Initialize a new SimpleRAG preset.

Parameters:

Name	Type	Description	Default
`language_model_id`	`str \| ModelId`	The model id, can either be a ModelId instance or a string in the following format: 1. For `azure-openai` provider: `azure-openai/azure-endpoint:azure-deployment`. 2. For `openai-compatible` provider: `openai-compatible/base-url:model-name`. 3. For `langchain` provider: `langchain/<package>.<class>:model-name`. 4. For other providers: `provider/model-name`. Defaults to "openai/gpt-4o-mini".	`'openai/gpt-4o-mini'`
`language_model_credentials`	`str \| dict[str, Any] \| None`	The credentials for the language model. Can either be: 1. An API key. 2. A path to a credentials JSON file, currently only supported for Google Vertex AI. 3. A dictionary of credentials, currently only supported for LangChain. Defaults to None.	`None`
`system_instruction`	`str`	The system instruction for the language model. Defaults to an empty string.	`''`
`embedding_model_id`	`str`	The embedding model to use. Defaults to "openai/text-embedding-3-small".	`'openai/text-embedding-3-small'`
`embedding_model_credentials`	`str \| None`	The credentials for the embedding model. Defaults to None.	`None`
`data_store_type`	`str`	The type of data store to use. Defaults to "chroma".	`'chroma'`
`data_store_index`	`str`	The index name for the data store. Defaults to "default".	`'default'`
`data_store_host`	`str \| None`	The host for the data store. Defaults to None.	`None`
`data_store_port`	`int \| None`	The port for the data store. Defaults to None.	`None`
`data_store_config`	`dict`	The configuration for the data store. Defaults to None, in which case a default configuration for the selected data store type will be used.	`None`

`build()`

Build the pipeline.

Returns:

Name	Type	Description
`Pipeline`	`Pipeline`	The built pipeline.

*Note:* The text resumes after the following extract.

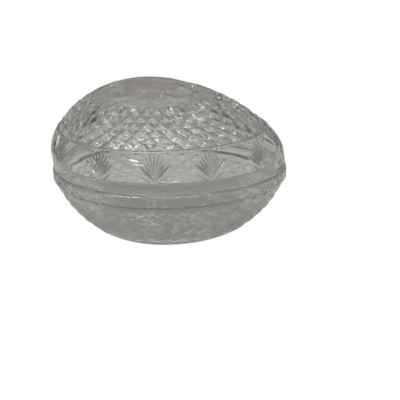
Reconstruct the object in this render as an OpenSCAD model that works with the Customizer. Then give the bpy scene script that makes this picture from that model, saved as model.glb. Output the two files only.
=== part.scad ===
// Egg-shaped crystal jar lying on its side: a deep bowl and a lift-off lid.
// X runs along the egg, with the narrow end at +X. Y runs across it.
// Z is up, and z = 0 is the flat foot that the bowl stands on. Units are mm.

/* [Overall size] */
// Length of the egg at its widest level
egg_length = 114; // [90:1:140]
// Width of the egg at its widest level
egg_width = 86; // [70:1:105]
// Height of the bowl, from the foot to the seam
bowl_height = 35.8; // [30:0.1:44]
// Height of the lid, from the seam to the crown
lid_height = 41.8; // [36:0.1:50]

/* [Egg form] */
// How much narrower the small end is than the blunt end
egg_taper = 0.1; // [0:0.01:0.2]
// How far the crown sits towards the blunt end
crown_shift = 8.6; // [0:0.1:14]
// Size of the flat foot as a share of the egg
foot_share = 0.4; // [0.3:0.01:0.5]
// How far the lid pulls in above its smooth band, as a share of the egg
lid_share = 0.988; // [0.96:0.001:1]

/* [Glass thickness] */
// Wall of the lid at its rim
lid_wall = 3.6; // [3:0.1:6]
// Extra glass in the lid's crown
crown_glass = 5.6; // [4:0.1:9]
// Glass under the bowl's floor
floor_glass = 7; // [5:0.1:10]

/* [Locating lip] */
// Height of the lip that stands inside the lid
lip_height = 4.5; // [3:0.1:7]
// Thickness of the lip
lip_wall = 2.2; // [1.6:0.1:3]
// Gap between the lip and the lid
lip_gap = 0.35; // [0.25:0.05:0.8]
// Gap between the lid's rim and the bowl's ledge
seat_gap = 0.05; // [0.02:0.01:0.2]

/* [Cut diamonds] */
// Depth of the lid's crossing grooves
groove_depth = 0.9; // [0.3:0.1:1.4]
// Depth of the bowl's crossing grooves
bowl_groove_depth = 0.5; // [0.3:0.1:1.4]
// Height above the seam where the lid's diamonds start
lid_cut_from = 19.7; // [16:0.1:24]
// Height above the seam where the lid's diamonds stop
lid_cut_to = 35.2; // [30:0.1:35.8]
// Depth below the seam where the bowl's smooth band ends
band_depth = 5.45; // [4:0.05:7]
// Depth below the seam where the bowl's diamonds start
bowl_cut_from = 9.1; // [8:0.1:12]
// Depth below the seam where the bowl's diamonds stop
bowl_cut_to = 28.7; // [22:0.1:29.5]

/* [Hidden] */

glass = [0.80, 0.82, 0.80, 0.45];

columns = 72;
lid_rows = 6;
bowl_rows = 8;
ledge = 0.35;
easing = 0.5;

half_l = egg_length / 2;
half_w = egg_width / 2;
seam = bowl_height;

// The lid's inside is the same egg, smaller.
lid_in_l = half_l * lid_share - lid_wall;
lid_in_w = half_w * lid_share - lid_wall;
lid_in_h = lid_height - crown_glass;

// The lip stands just inside the lid's rim.
lip_out_l = lid_in_l - lip_gap;
lip_out_w = lid_in_w - lip_gap;
bowl_in_l = lip_out_l - lip_wall;
bowl_in_w = lip_out_w - lip_wall;
bowl_in_h = bowl_height - floor_glass;

// Side view of the lid: share of the full egg at height u, u from 0 to 1.
dome_start = 0.205;
dome_bend = 1.467;
dome_round = 2.08;
function over(v) = max(0, min(1, v));
function dome(u) =
    pow(1 - pow(over((u - dome_start) / (1 - dome_start)), dome_bend), 1 / dome_round);

// Side view of the bowl: share of the full egg at depth v, v from 0 to 1.
keel_bend = 1.3;
keel_round = 3;
function keel(v, foot) =
    pow(1 - (1 - pow(foot, keel_round)) * pow(over(v), keel_bend), 1 / keel_round);

// The egg's centre drifts towards the blunt end as the lid rises.
shift_bend = 1.35;
function drift(u) = -crown_shift * pow(over(u), shift_bend);

// Angle of a column, spaced so that columns stand evenly round the egg.
evening = [2.31, 4, 0.98];
function turn(i) =
    let (a = 360 * i / columns)
    a + evening[0] * sin(a) + evening[1] * sin(2 * a) + evening[2] * sin(3 * a);

// One point of the egg outline: half length l, half width w, centre c, height z.
function egg_point(l, w, c, z, a) =
    [c + l * cos(a), -w * sin(a) * (1 - egg_taper * cos(a)), z];
// Sinks a point towards the middle of the seam plane by d.
function sunk(p, d) = p - d * (p - [0, 0, seam]) / norm(p - [0, 0, seam]);
// A plain ring, and a ring whose every second point is sunk into a groove.
function plain(l, w, c, z) =
    [for (i = [0 : columns - 1]) egg_point(l, w, c, z, turn(i))];
function cut(l, w, c, z, row, depth) =
    [for (i = [0 : columns - 1])
        sunk(egg_point(l, w, c, z, turn(i)),
            ledge + ((i + row) % 2 == 0 ? depth : 0))];

// Closes a stack of rings into one solid: a cap, the bands and a cap.
function band_faces(j, odd) = [
    for (i = [0 : columns - 1])
        let (n = (i + 1) % columns)
        let (a = j * columns + i, b = j * columns + n)
        let (d = a + columns, c = b + columns)
        each ((i + j + odd) % 2 == 0 ? [[a, b, c], [a, c, d]] : [[a, b, d], [b, c, d]])
];
module ring_solid(rings, first, last, odd) {
    count = len(rings);
    body = [for (r = rings) each r];
    points = concat(body, [first, last]);
    start_id = len(body);
    end_id = start_id + 1;
    tail = (count - 1) * columns;
    caps = [
        for (i = [0 : columns - 1])
            let (n = (i + 1) % columns)
            each [[start_id, n, i], [end_id, tail + i, tail + n]]
    ];
    bands = [for (j = [0 : count - 2]) each band_faces(j, odd)];
    polyhedron(points, concat(caps, bands), convexity = 6);
}

// Outside of the lid at height h above the seam, pulled in by s.
function lid_ring(h, s = 0) =
    let (u = h / lid_height)
    let (f = lid_share * dome(u))
    plain(half_l * f - s, half_w * f - s, drift(u), seam + h);
function lid_cut(row) =
    let (h = lid_cut_from + (lid_cut_to - lid_cut_from) * pow(row / lid_rows, 0.9))
    let (u = h / lid_height)
    let (f = lid_share * dome(u))
    cut(half_l * f, half_w * f, drift(u), seam + h, row, groove_depth);
// The hollow rises straight past the lip and only then drifts.
straight = lip_height + 1;
function lid_inside(h) =
    let (f = dome(h / lid_in_h))
    let (u = (h - straight) / (lid_in_h - straight))
    plain(lid_in_l * f, lid_in_w * f, drift(u), seam + h);

// Outside of the bowl at depth d below the seam, pulled in by s.
body_share = 0.985;
function bowl_share(d) =
    let (v = (d - band_depth) / (bowl_height - band_depth))
    body_share * keel(v, foot_share / body_share);
function bowl_ring(d, s = 0) =
    let (f = d <= band_depth ? 1 : bowl_share(d))
    plain(half_l * f - s, half_w * f - s, 0, seam - d);
function bowl_cut(row) =
    let (d = bowl_cut_from + (bowl_cut_to - bowl_cut_from) * row / bowl_rows)
    let (f = bowl_share(d))
    cut(half_l * f, half_w * f, 0, seam - d, row + 1, bowl_groove_depth);
inner_foot = 0.42;
function bowl_inside(d) =
    let (f = keel(d / bowl_in_h, inner_foot))
    plain(bowl_in_l * f, bowl_in_w * f, 0, seam - d);

// The bowl: foot, cut body, smooth band, ledge, lip and the hollow inside.
module bowl() {
    outside = [
        bowl_ring(bowl_height, 1.2),
        bowl_ring(bowl_height - 0.4, 0.3),
        bowl_ring(bowl_height - 2),
        bowl_ring(bowl_height - 4),
        for (row = [bowl_rows : -1 : 0]) bowl_cut(row),
        bowl_ring(bowl_cut_from - 0.9, ledge),
        bowl_ring(band_depth + 0.6, ledge),
        bowl_ring(band_depth),
        bowl_ring(2.6),
        bowl_ring(easing, 0.1),
        bowl_ring(0, easing)
    ];
    lip = [
        plain(lip_out_l, lip_out_w, 0, seam),
        plain(lip_out_l, lip_out_w, 0, seam + lip_height - easing),
        plain(lip_out_l - easing, lip_out_w - easing, 0, seam + lip_height),
        plain(bowl_in_l + easing, bowl_in_w + easing, 0, seam + lip_height),
        plain(bowl_in_l, bowl_in_w, 0, seam + lip_height - easing)
    ];
    hollow = [
        for (v = [0, 0.12, 0.28, 0.45, 0.62, 0.78, 0.9, 0.97, 1])
            bowl_inside(bowl_in_h * v)
    ];
    middle = [0, 0, floor_glass];
    color(glass) ring_solid(concat(outside, lip, hollow), [0, 0, 0], middle, 0);
}

// The lid: rim, smooth band, cut diamonds, smooth crown and the hollow inside.
module lid() {
    rim_out = [
        lid_ring(seat_gap, easing),
        lid_ring(easing, 0.1)
    ];
    smooth = [for (h = [3.5, 7, 11, 14.5, 17.5, 19.2]) lid_ring(h)];
    crown = [
        for (u = [0.862, 0.895, 0.93, 0.96, 0.98, 0.993, 0.998])
            lid_ring(lid_height * u, ledge * over((1 - u) / 0.14))
    ];
    outside = concat(
        rim_out,
        smooth,
        [lid_ring(lid_cut_from - 0.15)],
        [for (row = [0 : lid_rows]) lid_cut(row)],
        crown
    );
    rim_in = plain(lid_in_l, lid_in_w, 0, seam + seat_gap);
    hollow = [
        rim_in,
        lid_inside(straight),
        for (u = [0.22, 0.36, 0.5, 0.62, 0.74, 0.84, 0.92, 0.97, 0.993])
            lid_inside(lid_in_h * u)
    ];
    top = [-crown_shift, 0, seam + lid_height];
    under = [-crown_shift, 0, seam + lid_in_h];
    flipped = [for (i = [len(outside) - 1 : -1 : 0]) outside[i]];
    back = [for (i = [len(hollow) - 1 : -1 : 0]) hollow[i]];
    color(glass) ring_solid(concat(back, outside), under, top, 0);
}

bowl();
lid();
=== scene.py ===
"""Egg-shaped cut-crystal powder jar: a bowl and a lift-off lid, in clear glass."""

import math

import bmesh
import bpy
import numpy as np
from mathutils import Matrix, Vector


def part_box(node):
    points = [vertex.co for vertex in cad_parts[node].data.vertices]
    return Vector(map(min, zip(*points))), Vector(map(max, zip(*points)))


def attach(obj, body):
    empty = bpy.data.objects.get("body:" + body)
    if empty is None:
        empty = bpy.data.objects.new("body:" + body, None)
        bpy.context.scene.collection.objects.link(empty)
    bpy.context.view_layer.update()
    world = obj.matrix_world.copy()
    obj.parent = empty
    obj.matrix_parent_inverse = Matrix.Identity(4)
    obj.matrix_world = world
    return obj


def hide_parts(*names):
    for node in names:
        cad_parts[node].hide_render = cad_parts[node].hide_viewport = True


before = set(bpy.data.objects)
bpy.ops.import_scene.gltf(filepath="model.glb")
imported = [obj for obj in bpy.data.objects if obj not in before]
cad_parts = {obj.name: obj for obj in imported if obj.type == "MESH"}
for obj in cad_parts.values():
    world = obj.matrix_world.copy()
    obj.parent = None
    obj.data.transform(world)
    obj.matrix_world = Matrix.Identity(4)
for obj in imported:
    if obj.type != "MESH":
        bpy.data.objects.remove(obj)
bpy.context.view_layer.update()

MM = 0.001

# ---------------------------------------------------------------- egg form
# The jar's lengths are in mm, and each shell is built in metres. The overall size is
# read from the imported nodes' boxes.
bowl_low, bowl_high = (np.array(v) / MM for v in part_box("bowl"))
lid_low = np.array(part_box("lid")[0]) / MM

# The taper makes the egg a little wider than twice its nominal half width.
TAPER, WIDEST = 0.1, 1.005
HALF_L = (bowl_high[0] - bowl_low[0]) / 2
HALF_W = (bowl_high[1] - bowl_low[1]) / 2 / WIDEST
SEAT_GAP = 0.05
SEAM = lid_low[2] - SEAT_GAP
LID_H = 41.8
BOWL_H = SEAM
CROWN_SHIFT, SHIFT_BEND = 8.6, 1.35

# Shares of the full egg: the lid, the bowl's cut body and its foot.
LID_SHARE, BODY_SHARE, FOOT_SHARE = 0.988, 0.985, 0.4
# Share of the bowl's hollow that its floor takes up.
INNER_FOOT = 0.42

# Glass and lip.
LID_WALL, CROWN_GLASS, FLOOR_GLASS = 3.6, 5.6, 7.0
LIP_H, LIP_WALL, LIP_GAP = 4.5, 2.2, 0.35
STRAIGHT = LIP_H + 1

# Heights above the seam on the lid, depths below it on the bowl.
RIDGE_H, LID_CUT_TOP = 19.7, 35.2
BAND_D, BOWL_CUT_TOP, BOWL_CUT_END = 5.45, 9.1, 28.7

# How far the cut fields lie below the egg, and the step above the lid's smooth band.
LEDGE, RIDGE_STEP = 0.35, 0.85
# The smooth band is drawn in by a hair round one height, over a soft spread.
GIRTH_EASE, GIRTH_H, GIRTH_SPREAD = 0.17, 9.2, 3.2

# What repeats round the egg, and half rows of diamonds.
DIAMONDS, FANS, CROWN_MOTIFS = 36, 12, 4
LID_ROWS, BOWL_ROWS = 6, 8

LID_IN_L = HALF_L * LID_SHARE - LID_WALL
LID_IN_W = HALF_W * LID_SHARE - LID_WALL
LID_IN_H = LID_H - CROWN_GLASS
LIP_OUT_L, LIP_OUT_W = LID_IN_L - LIP_GAP, LID_IN_W - LIP_GAP
BOWL_IN_L, BOWL_IN_W = LIP_OUT_L - LIP_WALL, LIP_OUT_W - LIP_WALL
BOWL_IN_H = BOWL_H - FLOOR_GLASS

DOME_START, DOME_BEND, DOME_ROUND = 0.205, 1.467, 2.08
KEEL_BEND, KEEL_ROUND = 1.3, 3.0
# Degrees by which the columns are moved, by harmonic, to stand evenly round the egg.
EVENING = (2.31, 4.0, 0.98)


def dome(u):
    """Share of the lid's outline that is left at a share u of its height."""
    t = np.clip((u - DOME_START) / (1 - DOME_START), 0, 1)
    return (1 - t**DOME_BEND) ** (1 / DOME_ROUND)


def dome_height(share):
    """Share of the height at which the dome has this share of its outline left."""
    t = (1 - share**DOME_ROUND) ** (1 / DOME_BEND)
    return DOME_START + (1 - DOME_START) * t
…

`build_config(query, attachments=None, config=None)`

Build the runtime configuration for the pipeline.

Parameters:

Name	Type	Description	Default
`query`	`str`	The input query.	required
`attachments`	`list[Any] \| None`	The attachments. Defaults to None.	`None`
`config`	`dict[str, Any] \| None`	The configuration. Defaults to None.	`None`

Returns:

Type	Description
`dict[str, Any]`	dict[str, Any]: The runtime configuration for the pipeline.

`build_initial_state(query, attachments=None, config=None)`

Build the initial state for the pipeline.

Parameters:

Name	Type	Description	Default
`query`	`str`	The input query.	required
`attachments`	`list[Any] \| None`	The attachments. Defaults to None.	`None`
`config`	`dict[str, Any] \| None`	The configuration. Defaults to None.	`None`

Returns:

Type	Description
`dict[str, Any]`	dict[str, Any]: The initial state for the pipeline.